# Bowl Gouge Grinds



## keepanionme (Oct 1, 2015)

I just received a bowl last week. It was in dire need of some sharpening. Before doing it, I got to thinking about the type of grind that is on it. 

What angle grinds are everyone using on their bowl gouges? Is one better than any other?


----------



## Graybeard (Oct 1, 2015)

It would depend on what size it is and what I want to do with it. My large 5/8 inch bowl gouges get the Ellsworth grind and is used mostly for rough turning and sheer scraping. 1/2 inch bowl gouges get close to a 40/40 grind or a traditional grind for cleaning up cuts. 3/8 in bowl gouges get the 40/40 grind and another with the traditional grind. I'm still only one tool from greatness.

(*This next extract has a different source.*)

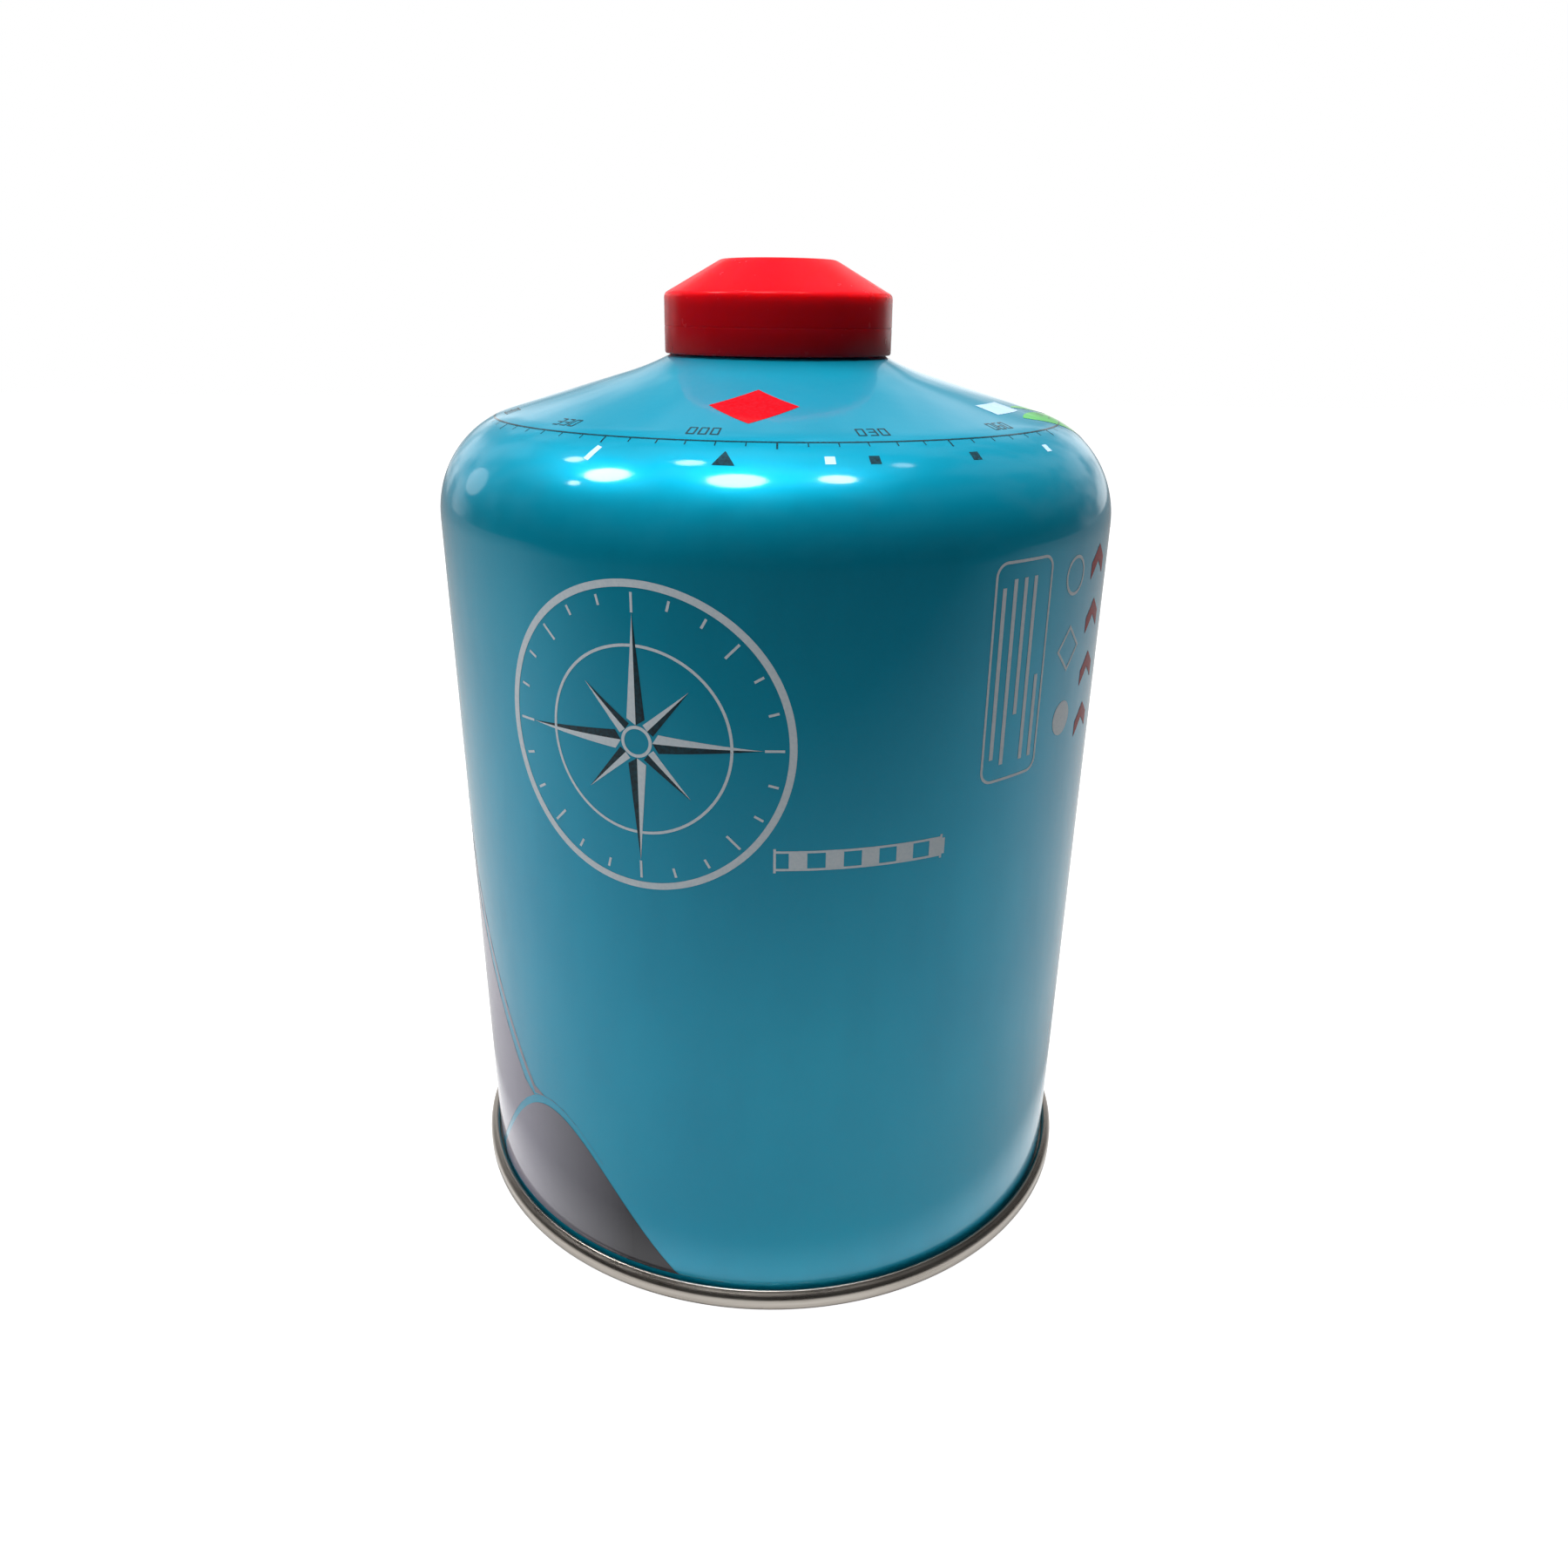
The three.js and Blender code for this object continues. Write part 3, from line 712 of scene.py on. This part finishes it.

If you have access to a club or someone close by I'd ask to see what they do. That's the way I ended up with what I have.

Reactions: Thank You! 1


----------



## Dennis Ford (Oct 1, 2015)

If you have only one bowl gouge, I would recommend the Ellsworth grind with about 60 deg bevel angle. In general; 40 deg bevel angle is good for experienced turners but is difficult for beginners to control, 60 deg bevel angle does most of the same things (slower), is easier to control and stays sharp longer. A traditional grind with about 65 deg bevel angle is great for the bottom of bowls.

Reactions: Thank You! 1


----------



## duncsuss (Oct 1, 2015)

My experience ... far more important than the exact angle or how far back the wings are swept, it must be consistent. If the profile changes every time I sharpen, I can never build up the muscle-memory that helps me get the job done.

That said ... I have a couple of gouges with about 50 degrees nose angle, and one with a much blunter nose (75 to 80, I'm not sure) to clean up the bottom.

Reactions: Thank You! 1


----------



## keepanionme (Oct 2, 2015)

I do only have one 1/2" bowl gouge at the moment. I've been turning for about a year and a half and I've never hollowed anything out. I've watched a bunch of youtube videos on it though. Nothing left to do find some blanks and practice!

I think I'll take the 60 degree advice. I do see your point as well, Duncan. I have a sharpening jig, so I should be ok with getting the same grind every time.


Thanks for the suggestions everyone.

Reactions: Like 1


----------